What is driving the UAE's expected recovery in 2027?
The IMF projects a stronger recovery in 2027, driven by rising hydrocarbon production and renewed growth in non-oil sectors as tourism and trade normalize. Hydrocarbon growth is expected to strengthen later this year as higher oil exports and increased production following the UAE's exit from OPEC offset conflict-related disruptions.
Inflation is forecast to rise modestly in 2026 due to higher global energy and food prices, before easing gradually over the medium term.
How strong are the UAE's fiscal and financial buffers?
The UAE's fiscal position is expected to remain in surplus this year, supported by strong oil revenues and conservative budget management. The surplus is expected to narrow, but elevated oil prices, front-loaded dividend payments and spending-efficiency measures should offset weaker non-oil revenues.
The country's low public debt gives it ample fiscal space to respond if the regional conflict worsens or drags on. The IMF also expects the UAE's external position to stay in surplus, with international reserves providing comfortable import coverage.
Is the UAE banking sector at risk from the conflict?
The IMF said the UAE banking sector remains well-capitalized, with capital and liquidity buffers comfortably above regulatory requirements despite tighter financial conditions since the conflict began. Credit and deposits continue to grow, though private-sector credit expansion is expected to moderate as non-oil activity slows.
The fund noted some softening in the real estate market after years of rapid expansion, though property prices generally remain at or above 2025 levels. Banks' exposure to the property sector remains contained, but the IMF said conditions should continue to be closely monitored.
What does the IMF recommend for UAE policymakers?
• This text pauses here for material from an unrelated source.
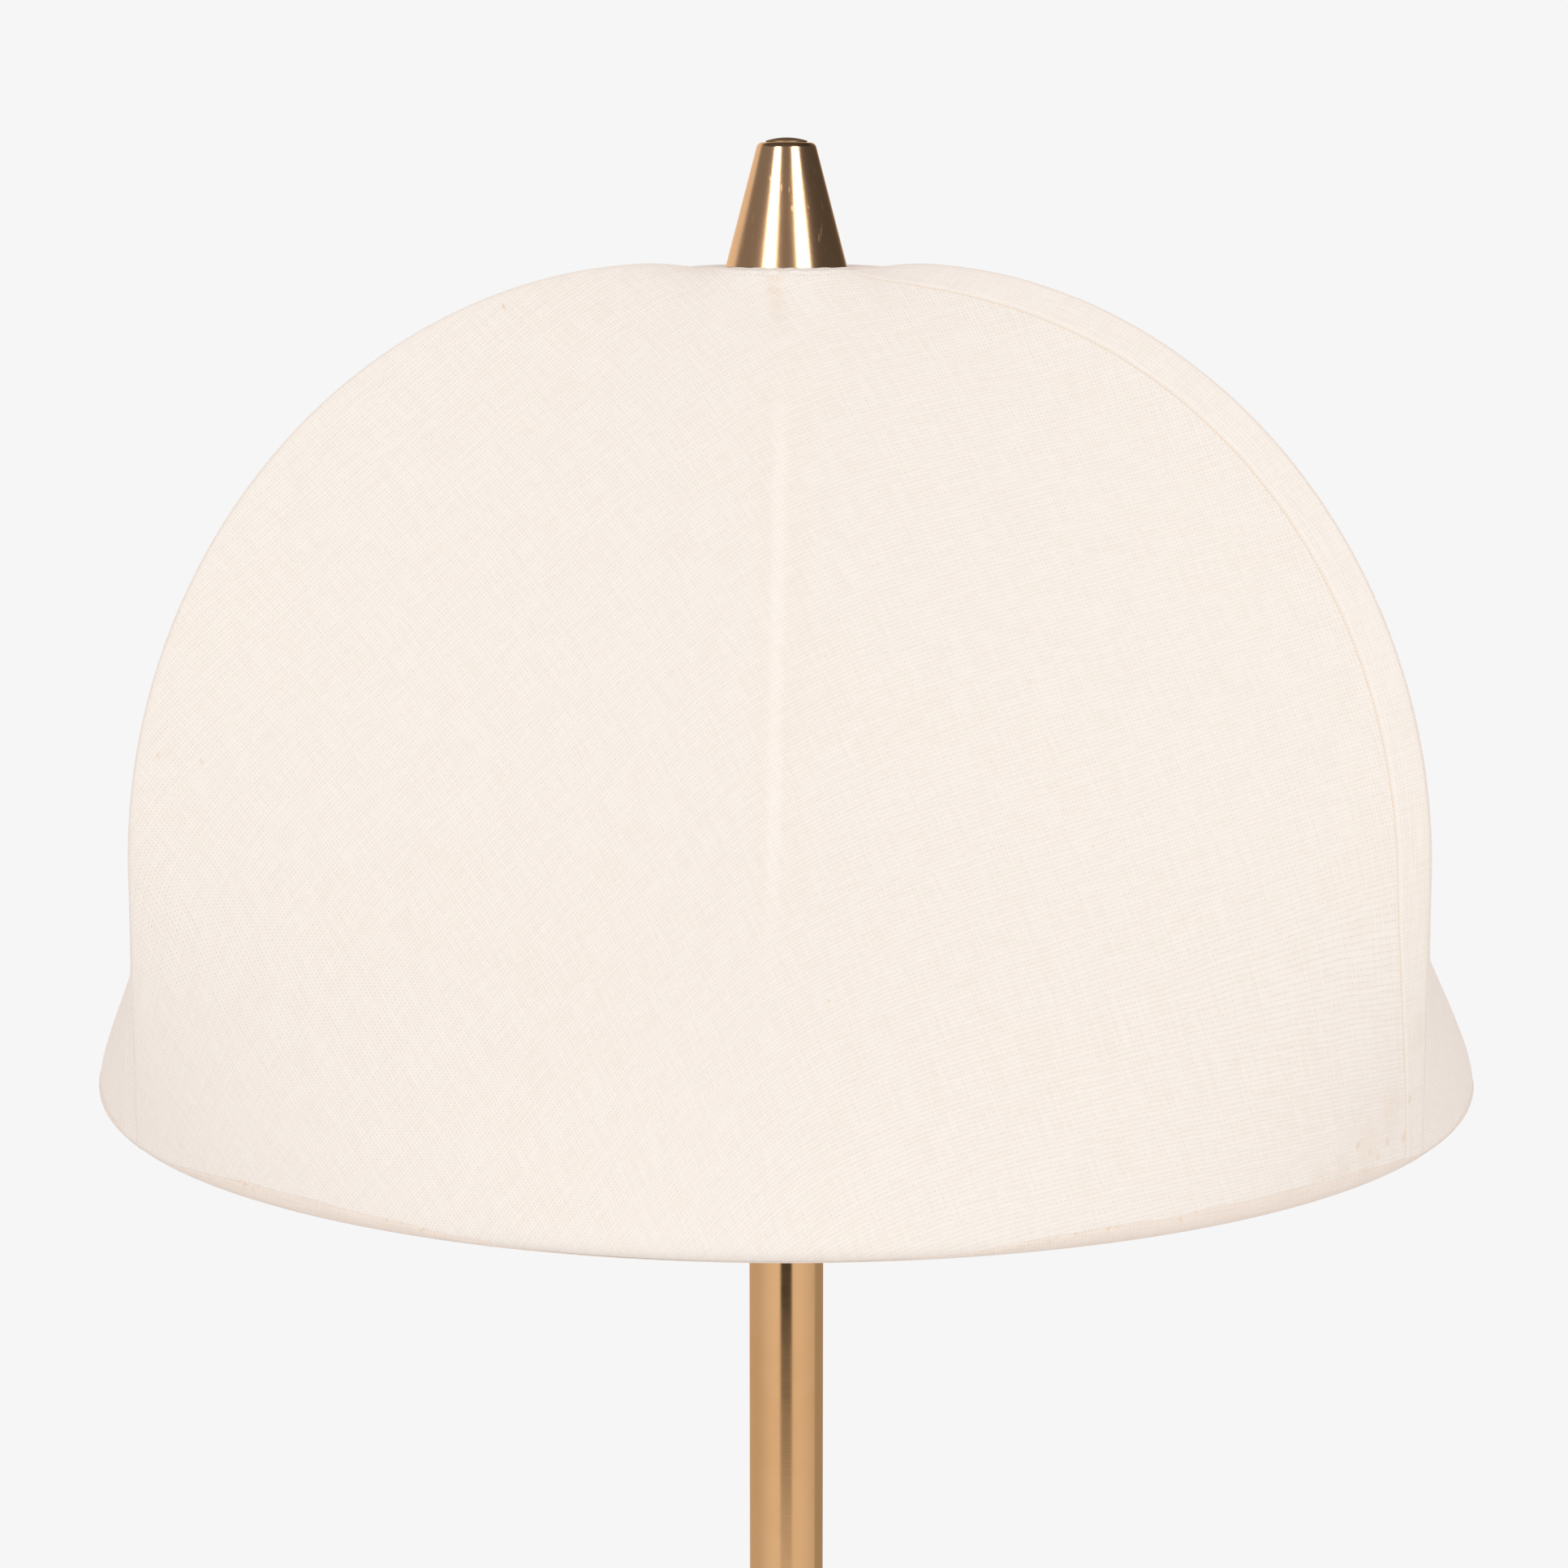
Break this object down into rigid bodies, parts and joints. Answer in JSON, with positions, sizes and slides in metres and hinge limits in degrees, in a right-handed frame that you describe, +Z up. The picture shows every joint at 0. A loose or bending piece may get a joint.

Given elevated uncertainty and significant upside and downside risks, the IMF urged policymakers to remain agile, continue prioritizing economic and financial stability, and stand ready to expand targeted support if conditions worsen. The fund said sustained diversification and structural reforms remain essential for long-term growth.
It pointed to deeper trade integration through the UAE's Comprehensive Economic Partnership Agreements, along with continued investment in technology, human capital and supply-chain resilience, as key drivers of future non-oil growth.